The whole family had diarrhea for several weeks. They slept on a hardwood floor for three months--with mice. "No matter how many mice the boys caught each night, there would always be three or four new ones by nightfall. They'd run over your hair, your hands and your feet," said Adrienne. (Gordon made rope beds that got them 14 inches off the floor and solved the problem.)

"[The producers] never wanted to show us as we were," said Adrienne. "They were after television ratings."

The show's executive producer, Beth Hoppe, said the series strove to be both entertaining and educational, but every attempt was made to show the families in a balanced light. For instance, when the Clunes were caught cheating by trading for meat, the show gave Gordon's side of the story, she said.

"Gordon was a strong character, and he had lots to say," said Hoppe, who works at Thirteen/WNET in New York and also was the force behind PBS' "1900 House," a similar experiment set in Victorian England. "He had his argument for why he did what he did, and we tried to portray that fairly. I think some people agreed with him."

The Clunes believe an essential part of who they are is their homesteading roots.
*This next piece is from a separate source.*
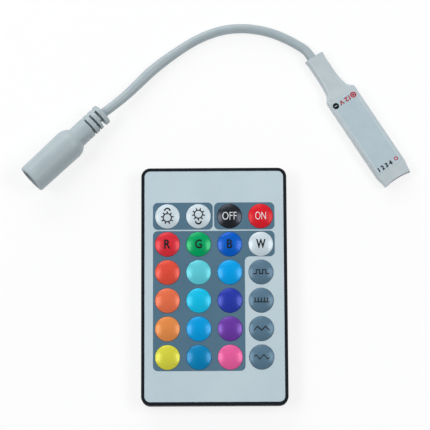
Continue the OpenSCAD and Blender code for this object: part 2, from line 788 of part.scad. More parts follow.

Gordon lived on his grandparent's homestead (with no running water) in Manitoba, Canada, until he was 5. Adrienne grew up on a farm in Ireland where her family struggled to make ends meet.

"I thought the series was going to be more of a historical documentary," said Adrienne, a former history teacher. "I thought it would be something history teachers could take to the classroom, but I don't see how they could do that unless it was a psychology class."